Exercise goal = Please output the data below exactly as given, starting at its first line and stopping after the line that contains "and dresses it.".

+--

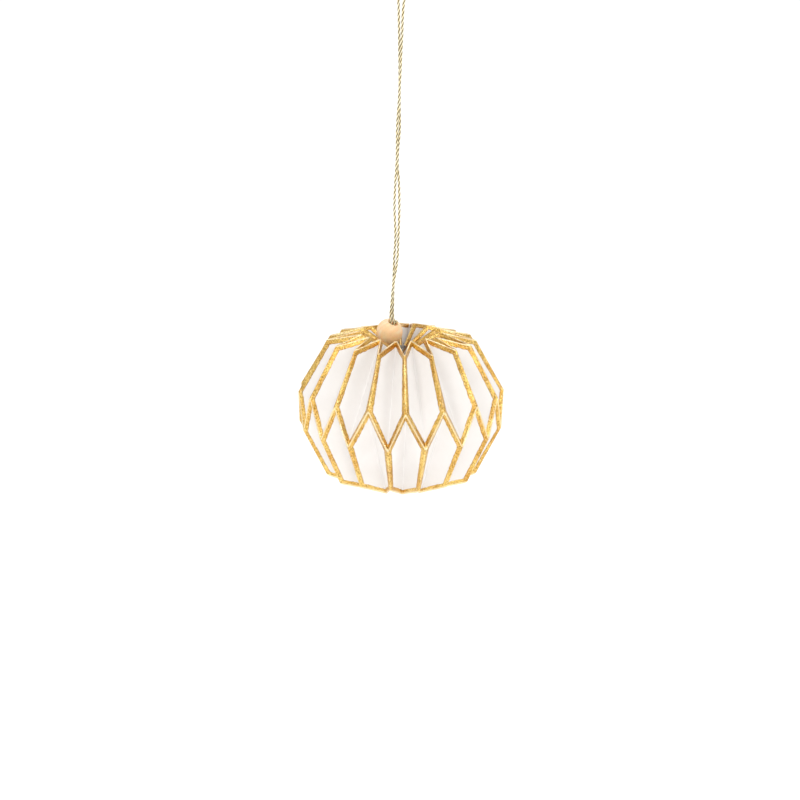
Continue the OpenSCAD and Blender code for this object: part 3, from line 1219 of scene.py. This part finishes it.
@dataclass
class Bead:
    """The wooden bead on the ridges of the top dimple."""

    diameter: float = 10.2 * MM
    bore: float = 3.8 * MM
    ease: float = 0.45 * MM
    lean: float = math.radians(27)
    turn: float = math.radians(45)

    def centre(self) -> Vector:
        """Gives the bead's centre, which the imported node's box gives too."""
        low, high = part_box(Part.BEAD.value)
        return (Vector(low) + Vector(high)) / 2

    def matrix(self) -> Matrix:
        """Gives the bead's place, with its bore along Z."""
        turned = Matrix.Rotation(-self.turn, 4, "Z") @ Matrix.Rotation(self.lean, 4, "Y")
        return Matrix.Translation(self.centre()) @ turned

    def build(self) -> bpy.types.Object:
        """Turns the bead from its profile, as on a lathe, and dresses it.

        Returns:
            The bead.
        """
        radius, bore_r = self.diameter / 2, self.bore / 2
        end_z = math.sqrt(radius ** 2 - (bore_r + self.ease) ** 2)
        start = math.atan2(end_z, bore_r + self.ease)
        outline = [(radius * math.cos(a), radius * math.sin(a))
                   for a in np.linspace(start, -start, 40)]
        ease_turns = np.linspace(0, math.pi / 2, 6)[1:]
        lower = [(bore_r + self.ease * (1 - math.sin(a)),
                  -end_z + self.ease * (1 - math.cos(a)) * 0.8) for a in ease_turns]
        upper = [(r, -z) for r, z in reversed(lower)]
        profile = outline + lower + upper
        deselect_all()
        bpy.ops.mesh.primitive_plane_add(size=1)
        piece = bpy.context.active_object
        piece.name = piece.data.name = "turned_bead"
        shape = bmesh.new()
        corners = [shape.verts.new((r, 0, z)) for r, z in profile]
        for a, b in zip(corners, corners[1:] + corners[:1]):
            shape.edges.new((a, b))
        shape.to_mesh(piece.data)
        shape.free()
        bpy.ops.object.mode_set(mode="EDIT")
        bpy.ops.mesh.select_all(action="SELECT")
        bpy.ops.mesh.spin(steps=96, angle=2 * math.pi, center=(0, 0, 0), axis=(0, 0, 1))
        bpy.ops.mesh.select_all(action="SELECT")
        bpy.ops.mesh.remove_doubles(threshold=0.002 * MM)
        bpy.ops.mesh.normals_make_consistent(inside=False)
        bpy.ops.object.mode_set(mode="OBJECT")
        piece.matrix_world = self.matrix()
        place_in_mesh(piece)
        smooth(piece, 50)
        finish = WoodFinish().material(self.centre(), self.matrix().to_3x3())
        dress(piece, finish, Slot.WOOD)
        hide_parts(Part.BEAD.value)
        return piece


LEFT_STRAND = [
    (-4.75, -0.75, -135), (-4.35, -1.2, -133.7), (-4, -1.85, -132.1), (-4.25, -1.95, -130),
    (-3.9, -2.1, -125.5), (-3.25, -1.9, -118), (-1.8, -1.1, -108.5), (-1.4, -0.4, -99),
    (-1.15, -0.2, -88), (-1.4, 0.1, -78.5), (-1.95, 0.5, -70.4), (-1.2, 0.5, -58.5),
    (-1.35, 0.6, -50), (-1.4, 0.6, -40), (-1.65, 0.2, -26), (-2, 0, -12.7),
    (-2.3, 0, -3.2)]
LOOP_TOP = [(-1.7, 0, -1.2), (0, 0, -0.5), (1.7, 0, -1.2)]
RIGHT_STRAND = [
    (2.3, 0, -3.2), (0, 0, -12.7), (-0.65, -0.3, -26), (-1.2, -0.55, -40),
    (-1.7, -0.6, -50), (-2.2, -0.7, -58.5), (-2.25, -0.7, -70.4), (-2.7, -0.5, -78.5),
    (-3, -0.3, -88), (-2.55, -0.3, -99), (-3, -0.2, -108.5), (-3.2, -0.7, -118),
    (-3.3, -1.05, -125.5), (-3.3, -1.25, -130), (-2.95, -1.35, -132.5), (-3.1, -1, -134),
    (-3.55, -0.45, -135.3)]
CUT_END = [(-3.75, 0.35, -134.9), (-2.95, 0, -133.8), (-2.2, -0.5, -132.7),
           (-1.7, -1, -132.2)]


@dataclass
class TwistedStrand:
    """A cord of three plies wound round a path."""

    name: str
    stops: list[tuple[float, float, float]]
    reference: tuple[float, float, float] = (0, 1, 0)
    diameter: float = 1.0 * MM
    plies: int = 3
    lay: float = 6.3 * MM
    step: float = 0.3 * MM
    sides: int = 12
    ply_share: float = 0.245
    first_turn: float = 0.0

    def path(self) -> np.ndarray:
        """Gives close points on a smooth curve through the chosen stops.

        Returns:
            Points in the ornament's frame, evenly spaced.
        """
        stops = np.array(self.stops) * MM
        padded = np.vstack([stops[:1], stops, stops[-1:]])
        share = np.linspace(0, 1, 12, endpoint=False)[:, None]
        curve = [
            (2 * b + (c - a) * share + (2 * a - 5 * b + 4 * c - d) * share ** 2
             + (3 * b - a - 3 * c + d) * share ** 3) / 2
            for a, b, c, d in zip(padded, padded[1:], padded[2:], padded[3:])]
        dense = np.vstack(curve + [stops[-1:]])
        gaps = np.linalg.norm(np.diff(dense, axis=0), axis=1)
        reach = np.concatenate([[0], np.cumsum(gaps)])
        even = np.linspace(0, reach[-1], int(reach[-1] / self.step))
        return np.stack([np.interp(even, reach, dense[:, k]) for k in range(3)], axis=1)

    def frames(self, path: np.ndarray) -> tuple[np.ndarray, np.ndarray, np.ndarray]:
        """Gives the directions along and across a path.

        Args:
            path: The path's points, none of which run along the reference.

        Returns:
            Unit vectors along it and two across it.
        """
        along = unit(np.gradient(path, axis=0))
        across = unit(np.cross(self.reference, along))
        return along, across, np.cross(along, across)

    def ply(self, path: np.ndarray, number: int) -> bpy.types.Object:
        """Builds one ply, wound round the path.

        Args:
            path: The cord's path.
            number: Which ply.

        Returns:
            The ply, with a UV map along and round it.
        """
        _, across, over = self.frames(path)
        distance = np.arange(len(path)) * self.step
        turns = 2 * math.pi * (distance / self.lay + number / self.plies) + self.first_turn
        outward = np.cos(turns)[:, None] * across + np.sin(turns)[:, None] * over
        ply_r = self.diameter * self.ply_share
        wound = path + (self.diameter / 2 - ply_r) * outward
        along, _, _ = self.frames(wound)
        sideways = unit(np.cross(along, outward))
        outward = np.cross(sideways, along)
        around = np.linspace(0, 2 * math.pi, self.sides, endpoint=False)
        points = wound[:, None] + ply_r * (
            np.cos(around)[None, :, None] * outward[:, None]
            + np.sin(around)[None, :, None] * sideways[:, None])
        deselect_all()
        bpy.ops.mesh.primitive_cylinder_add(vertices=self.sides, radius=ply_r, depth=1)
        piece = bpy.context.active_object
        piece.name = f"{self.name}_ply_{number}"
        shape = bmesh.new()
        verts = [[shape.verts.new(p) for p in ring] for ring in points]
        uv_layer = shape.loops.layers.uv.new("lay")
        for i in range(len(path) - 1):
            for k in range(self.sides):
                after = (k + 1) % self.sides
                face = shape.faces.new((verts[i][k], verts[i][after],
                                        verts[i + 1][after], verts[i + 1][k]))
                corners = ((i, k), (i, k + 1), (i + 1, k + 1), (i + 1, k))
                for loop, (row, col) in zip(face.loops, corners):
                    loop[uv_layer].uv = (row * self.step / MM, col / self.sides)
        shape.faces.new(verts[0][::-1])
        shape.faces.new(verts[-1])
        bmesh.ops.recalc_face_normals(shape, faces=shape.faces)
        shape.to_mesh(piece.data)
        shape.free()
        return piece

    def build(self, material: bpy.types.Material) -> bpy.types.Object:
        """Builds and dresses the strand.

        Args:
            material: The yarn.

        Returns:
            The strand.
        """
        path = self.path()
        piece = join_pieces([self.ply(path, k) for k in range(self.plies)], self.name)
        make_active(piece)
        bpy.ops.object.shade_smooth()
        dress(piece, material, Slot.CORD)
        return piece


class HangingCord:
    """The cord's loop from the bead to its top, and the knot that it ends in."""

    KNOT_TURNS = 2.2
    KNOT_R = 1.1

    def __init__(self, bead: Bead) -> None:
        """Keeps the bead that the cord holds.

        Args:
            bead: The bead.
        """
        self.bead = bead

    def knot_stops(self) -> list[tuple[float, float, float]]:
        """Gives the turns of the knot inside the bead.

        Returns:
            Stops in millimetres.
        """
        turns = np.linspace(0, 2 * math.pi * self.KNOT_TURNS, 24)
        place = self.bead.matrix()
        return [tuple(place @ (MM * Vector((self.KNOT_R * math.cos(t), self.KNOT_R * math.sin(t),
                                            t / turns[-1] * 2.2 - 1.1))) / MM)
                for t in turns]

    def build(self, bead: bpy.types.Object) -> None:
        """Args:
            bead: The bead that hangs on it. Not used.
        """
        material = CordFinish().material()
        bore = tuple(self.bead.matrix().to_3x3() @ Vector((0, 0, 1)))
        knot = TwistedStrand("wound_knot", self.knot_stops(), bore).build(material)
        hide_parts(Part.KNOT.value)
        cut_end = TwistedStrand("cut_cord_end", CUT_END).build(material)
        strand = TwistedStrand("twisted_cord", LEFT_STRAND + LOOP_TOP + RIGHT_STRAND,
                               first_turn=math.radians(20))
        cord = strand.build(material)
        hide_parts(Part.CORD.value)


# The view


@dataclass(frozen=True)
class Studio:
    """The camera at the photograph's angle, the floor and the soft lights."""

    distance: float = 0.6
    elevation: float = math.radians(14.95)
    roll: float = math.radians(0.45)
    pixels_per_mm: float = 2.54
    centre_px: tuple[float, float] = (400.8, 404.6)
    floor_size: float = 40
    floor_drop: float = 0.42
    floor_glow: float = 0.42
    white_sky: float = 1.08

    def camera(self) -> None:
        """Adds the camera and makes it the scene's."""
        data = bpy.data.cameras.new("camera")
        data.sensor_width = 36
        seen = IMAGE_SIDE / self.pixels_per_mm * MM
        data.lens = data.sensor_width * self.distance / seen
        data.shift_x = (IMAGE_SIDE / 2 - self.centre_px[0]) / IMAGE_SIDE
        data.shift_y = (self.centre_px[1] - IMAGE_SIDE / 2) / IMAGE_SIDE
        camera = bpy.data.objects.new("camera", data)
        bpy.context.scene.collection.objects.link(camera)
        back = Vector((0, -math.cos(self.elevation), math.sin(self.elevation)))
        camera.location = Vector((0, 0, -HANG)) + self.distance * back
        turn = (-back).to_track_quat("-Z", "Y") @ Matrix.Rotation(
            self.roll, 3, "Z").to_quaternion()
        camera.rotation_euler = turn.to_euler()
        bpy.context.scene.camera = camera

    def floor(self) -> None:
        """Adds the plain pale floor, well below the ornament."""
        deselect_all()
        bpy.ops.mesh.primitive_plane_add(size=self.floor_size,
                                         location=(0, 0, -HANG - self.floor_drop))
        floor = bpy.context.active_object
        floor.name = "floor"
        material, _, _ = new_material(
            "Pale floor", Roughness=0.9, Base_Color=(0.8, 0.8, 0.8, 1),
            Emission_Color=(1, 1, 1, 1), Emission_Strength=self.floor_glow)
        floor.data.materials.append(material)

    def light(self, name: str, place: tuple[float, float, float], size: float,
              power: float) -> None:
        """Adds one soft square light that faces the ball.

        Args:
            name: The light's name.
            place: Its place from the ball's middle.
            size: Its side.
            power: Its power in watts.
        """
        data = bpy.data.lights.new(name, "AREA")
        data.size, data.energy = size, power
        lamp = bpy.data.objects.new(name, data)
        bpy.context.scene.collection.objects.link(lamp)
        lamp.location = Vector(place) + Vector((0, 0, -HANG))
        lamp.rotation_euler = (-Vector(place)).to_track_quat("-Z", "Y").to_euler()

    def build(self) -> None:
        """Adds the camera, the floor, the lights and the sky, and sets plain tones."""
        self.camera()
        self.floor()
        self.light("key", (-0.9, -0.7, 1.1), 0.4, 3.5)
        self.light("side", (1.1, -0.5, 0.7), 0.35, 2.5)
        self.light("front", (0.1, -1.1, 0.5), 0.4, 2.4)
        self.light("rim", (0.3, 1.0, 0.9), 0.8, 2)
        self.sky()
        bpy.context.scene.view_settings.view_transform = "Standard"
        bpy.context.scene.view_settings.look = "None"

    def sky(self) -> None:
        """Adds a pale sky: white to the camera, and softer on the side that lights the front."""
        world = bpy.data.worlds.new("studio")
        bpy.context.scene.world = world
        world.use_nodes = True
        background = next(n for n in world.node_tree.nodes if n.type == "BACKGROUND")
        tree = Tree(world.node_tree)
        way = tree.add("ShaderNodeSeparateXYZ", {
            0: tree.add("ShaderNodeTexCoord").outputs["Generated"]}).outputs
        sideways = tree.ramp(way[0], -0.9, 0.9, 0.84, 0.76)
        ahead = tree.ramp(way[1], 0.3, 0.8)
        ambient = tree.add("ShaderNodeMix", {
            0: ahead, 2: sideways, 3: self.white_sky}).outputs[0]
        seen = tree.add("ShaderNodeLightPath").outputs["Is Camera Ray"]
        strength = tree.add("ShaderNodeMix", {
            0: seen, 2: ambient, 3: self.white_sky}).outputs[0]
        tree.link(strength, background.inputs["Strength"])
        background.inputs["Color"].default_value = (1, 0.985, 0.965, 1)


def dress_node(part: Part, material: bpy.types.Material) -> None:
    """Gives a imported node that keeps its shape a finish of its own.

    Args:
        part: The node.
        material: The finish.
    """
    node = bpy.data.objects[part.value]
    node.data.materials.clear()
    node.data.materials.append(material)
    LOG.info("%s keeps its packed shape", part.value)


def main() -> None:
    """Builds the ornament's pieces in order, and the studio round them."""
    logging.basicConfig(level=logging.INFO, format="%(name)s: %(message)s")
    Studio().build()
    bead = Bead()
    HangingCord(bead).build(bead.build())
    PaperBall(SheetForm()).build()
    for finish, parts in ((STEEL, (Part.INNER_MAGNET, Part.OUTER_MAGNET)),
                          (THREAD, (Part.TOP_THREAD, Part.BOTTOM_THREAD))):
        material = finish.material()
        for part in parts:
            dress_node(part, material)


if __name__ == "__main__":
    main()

+--

Finished answer =
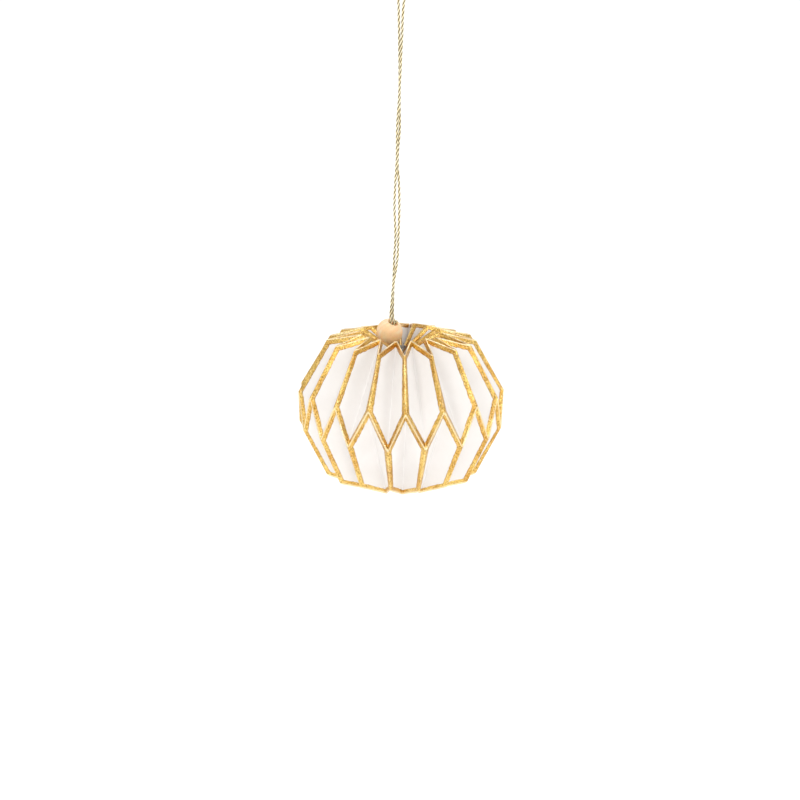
Continue the OpenSCAD and Blender code for this object: part 3, from line 1219 of scene.py. This part finishes it.
@dataclass
class Bead:
    """The wooden bead on the ridges of the top dimple."""

    diameter: float = 10.2 * MM
    bore: float = 3.8 * MM
    ease: float = 0.45 * MM
    lean: float = math.radians(27)
    turn: float = math.radians(45)

    def centre(self) -> Vector:
        """Gives the bead's centre, which the imported node's box gives too."""
        low, high = part_box(Part.BEAD.value)
        return (Vector(low) + Vector(high)) / 2

    def matrix(self) -> Matrix:
        """Gives the bead's place, with its bore along Z."""
        turned = Matrix.Rotation(-self.turn, 4, "Z") @ Matrix.Rotation(self.lean, 4, "Y")
        return Matrix.Translation(self.centre()) @ turned

    def build(self) -> bpy.types.Object:
        """Turns the bead from its profile, as on a lathe, and dresses it.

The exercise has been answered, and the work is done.